Nul ne pouvait être reçu maître s'il n'était fils de maître ou avait fait trois ans d'apprentissage et trois ans de service dans une boucherie. Les fils de maîtres, pourvu qu'ils eussent servi pendant trois ou quatre ans, étaient dispensés du chef-d'oeuvre, lequel consistait à mettre un boeuf, un veau, un mouton et un porc, en état d'être vendus sur l'étal, à les habiller, pour employer le terme du métier. Les fils de maîtres pouvaient devenir maîtres à dix-huit ans, les autres à vingt-quatre seulement. Quatre jurés, élus tous les deux ans par la communauté des maîtres, devaient veiller à l'observation de ces statuts. Ils avaient encore la charge de visiter les animaux qui devaient être abattus, « et surtout ne permettre qu'aucunes bestes mortes ou malades soient vendues ou débitées au peuple, pareillement les chairs trop gardées, indignes d'entrer au corps humain, à peine d'amende que payera le maître boucher qui sera trouvé y avoir contrevenu. »

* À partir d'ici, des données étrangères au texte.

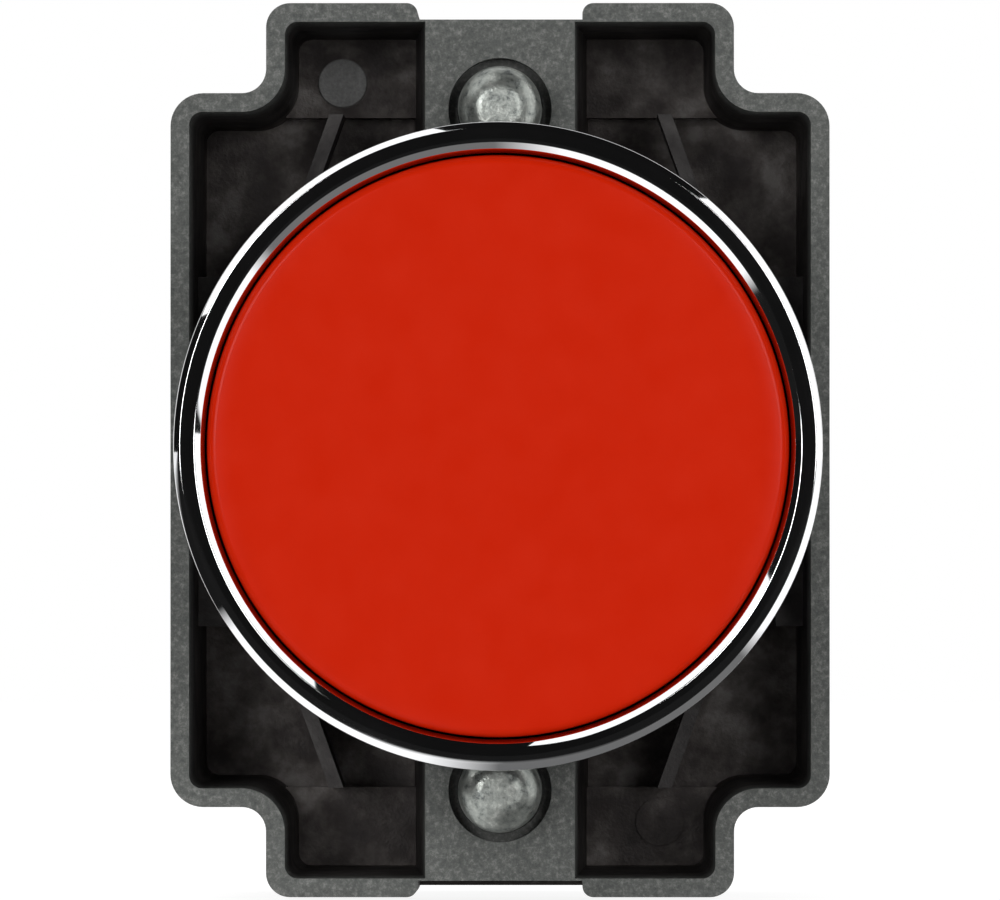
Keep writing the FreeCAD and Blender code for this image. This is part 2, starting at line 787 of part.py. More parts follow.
def bridge(side):
    """Moving contact: a flat bar with a round contact button near each end."""
    body = new_body(side + "_bridge")
    _, _, front = window(side)
    back = front + " + bridge_thick"
    bar = rectangle("mid_x - bridge_half_width", "mid_x + bridge_half_width",
                    "0 - bridge_half_height", "bridge_half_height")
    pad(body, "bar", front, back, [bar])
    buttons = above_and_below("mid_x", "button_height", "button_radius")
    if side == "nc":
        pad(body, "contacts", front + " - button_thick", front, [], buttons)
    else:
        pad(body, "contacts", back, back + " + button_thick", [], buttons)
    turned_block(body, side)


def fixed_contact(side, end):
    """Bent strip from the contact button, up the partition, to the terminal plate."""
    body = new_body("%s_fixed_contact_%s" % (side, end))
    modelled_above = (end == "upper") == (TURNS[side] == 0)
    pick = 0 if modelled_above else 1
    front = arm_front(side)
    left = "mid_x - strip_half_width"
    right = "mid_x + strip_half_width"
    riser_inner = "riser_outer - strip_thick"
    arm = both_ends(rectangle(left, right, "strip_tip", "riser_outer"))[pick]
    pad(body, "arm", front, front + " + strip_thick", [arm])
    riser = both_ends(rectangle(left, right, riser_inner, "riser_outer"))[pick]
    pad(body, "riser", front, "terminal_back", [riser])
    left = "terminal_x - terminal_half_width"
    right = "terminal_x + terminal_half_width"
    plate = both_ends(rectangle(left, right, riser_inner, "terminal_end"))[pick]
    pad(body, "terminal", "terminal_front", "terminal_back", [plate])
    button = above_and_below("mid_x", "button_height", "button_radius")[pick]
    face = contact_face(side)
    if side == "nc":
        pad(body, "contact", face + " - button_thick", face, [], [button])
    else:
        pad(body, "contact", face, face + " + button_thick", [], [button])
    hole = above_and_below("terminal_x", "terminal_height", "terminal_thread")[pick]
    pocket(body, "thread", "terminal_front", "terminal_back", [], [hole])
    turned_block(body, side)


def terminal(side, end):
    """Terminal screw and the square saddle under its head that grips the wire."""
    at_x = on_its_side("terminal_x", side)
    at_z = "terminal_height" if end == "upper" else negative("terminal_height")
    screw("%s_terminal_screw_%s" % (side, end), "terminal_back - terminal_screw_reach",
          "saddle_back", "terminal_radius", "terminal_head_radius", "terminal_head_thick",
          "terminal_slot", "small_tip_bevel", at_x, at_z)
    body = new_body("%s_saddle_%s" % (side, end))
    plate = rectangle("0 - terminal_half_width", "terminal_half_width",
                      "0 - saddle_half_height", "saddle_half_height")
    pad(body, "plate", "saddle_front", "saddle_back", [plate], [("0", "0", "terminal_thread")])
    body.setExpression("Placement.Base.x", bound(at_x))
    body.setExpression("Placement.Base.z", bound(at_z))


def contact_block(side):
    """All the pieces of one contact block."""
    block_housing(side)
    block_cover(side)
    plunger(side)
    bridge(side)
    for end in ("upper", "lower"):
        fixed_contact(side, end)
        terminal(side, end)
    at_x = on_its_side("mid_x", side)
    window_front, window_back, bridge_front = window(side)
    bridge_back = bridge_front + " + bridge_thick"
    seats = (bridge_back, window_back) if side == "nc" else (window_front, bridge_front)
    coil(side + "_contact_spring", "contact_spring", *seats, at_x)
    coil(side + "_plunger_spring", "block_spring", "carriage_back", "cover_front", at_x)
    screw(side + "_mounting_screw", "collar_back - mount_reach", "block_back", "mount_radius",
          "mount_head_radius", "mount_head_thick", "mount_slot", "small_tip_bevel",
          on_its_side("mount_x", side), "0")


def check_and_export():
    """Stop on any failed object or bad shape, then write one STEP file for each part."""
    document.recompute()
    for item in document.Objects:
        if "Invalid" in item.State or "Error" in item.State:
            raise RuntimeError("%s did not build: %s" % (item.Label, item.State))
    for part in PARTS:
        if part.Shape.isNull() or not part.Shape.isValid():
            raise RuntimeError("%s has a bad shape" % part.Label)
        if len(part.Shape.Solids) != 1:
            raise RuntimeError("%s has %d solids" % (part.Label, len(part.Shape.Solids)))
    os.makedirs("parts", exist_ok=True)
    for part in PARTS:
        part.Shape.exportStep("parts/%s.step" % part.Label)
        print("%-26s %9.2f mm3" % (part.Label, part.Shape.Volume))


SHEET = driving_sheet()
bezel_barrel()
ring("panel_gasket", "gasket_inner", "gasket_outer", "0 - gasket_thick", "0")
ring("wiper_seal", "seal_inner", "seal_outer", "0 - cup_floor - seal_thick", "0 - cup_floor")
coil("return_spring", "spring", "spring_front", "flange_front", "0")
button_cap()
push_stem()
ring("push_foot", "foot_bore", "foot_radius", "foot_front", "foot_back")
stem_clip()
fixing_collar()
clamp_screw("top", "clamp_height")
clamp_screw("bottom", negative("clamp_height"))
for side_name in TURNS:
    contact_block(side_name)
check_and_export()
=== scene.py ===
import json
import logging
import math
from dataclasses import dataclass, field
from enum import Enum

import bmesh
import bpy
from mathutils import Matrix, Vector

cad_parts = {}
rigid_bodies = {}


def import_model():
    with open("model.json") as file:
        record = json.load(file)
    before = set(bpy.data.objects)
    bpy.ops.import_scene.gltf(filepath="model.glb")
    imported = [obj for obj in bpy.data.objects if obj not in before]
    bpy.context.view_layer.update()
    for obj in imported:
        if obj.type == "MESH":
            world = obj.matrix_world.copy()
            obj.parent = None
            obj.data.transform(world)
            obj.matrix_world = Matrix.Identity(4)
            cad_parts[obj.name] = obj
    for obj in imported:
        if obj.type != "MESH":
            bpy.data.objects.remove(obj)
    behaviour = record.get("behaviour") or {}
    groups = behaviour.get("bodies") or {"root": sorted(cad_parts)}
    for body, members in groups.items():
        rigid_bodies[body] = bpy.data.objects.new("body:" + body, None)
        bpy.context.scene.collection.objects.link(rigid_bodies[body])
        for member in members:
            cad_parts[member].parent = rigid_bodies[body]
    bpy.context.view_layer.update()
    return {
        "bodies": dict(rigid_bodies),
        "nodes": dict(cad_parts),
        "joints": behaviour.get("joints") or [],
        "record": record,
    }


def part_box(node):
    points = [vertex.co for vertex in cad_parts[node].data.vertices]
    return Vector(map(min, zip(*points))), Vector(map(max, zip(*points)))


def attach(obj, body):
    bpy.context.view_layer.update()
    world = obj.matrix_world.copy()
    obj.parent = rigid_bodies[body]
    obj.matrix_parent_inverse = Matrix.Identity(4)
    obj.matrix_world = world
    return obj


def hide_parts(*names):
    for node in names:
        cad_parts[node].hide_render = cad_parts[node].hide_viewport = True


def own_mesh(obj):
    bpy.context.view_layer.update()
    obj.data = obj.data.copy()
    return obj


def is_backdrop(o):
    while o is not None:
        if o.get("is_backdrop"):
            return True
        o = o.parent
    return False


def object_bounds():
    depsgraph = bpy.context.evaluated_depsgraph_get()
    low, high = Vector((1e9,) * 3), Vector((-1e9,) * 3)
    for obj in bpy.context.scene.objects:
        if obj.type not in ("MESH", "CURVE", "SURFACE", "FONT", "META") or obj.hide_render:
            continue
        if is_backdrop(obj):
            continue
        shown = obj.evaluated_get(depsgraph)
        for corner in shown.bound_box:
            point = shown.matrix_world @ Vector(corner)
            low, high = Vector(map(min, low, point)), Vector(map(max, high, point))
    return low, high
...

Tels furent les règlements qui restèrent en vigueur jusqu'à la Révolution, époque à laquelle il existait encore comme représentants de cette antique corporation les Thibert et les Saint-Yon. Ajoutons que si le corps de métier disparut, les bouchers n'en conservèrent pas moins certaines habitudes qui durent encore aujourd'hui, et dont les ordonnances ne font point mention : par exemple, la « réjouie » ou « réjouissance », à laquelle l'esprit gaulois donna sans doute ce nom par antiphrase, doit être aussi ancienne que la corporation. Quant à la liberté de boucherie, bien qu'elle ait existé momentanément dans certaines villes, à Chartres par exemple, elle ne fut en somme, sous l'Ancien Régime, qu'une exception.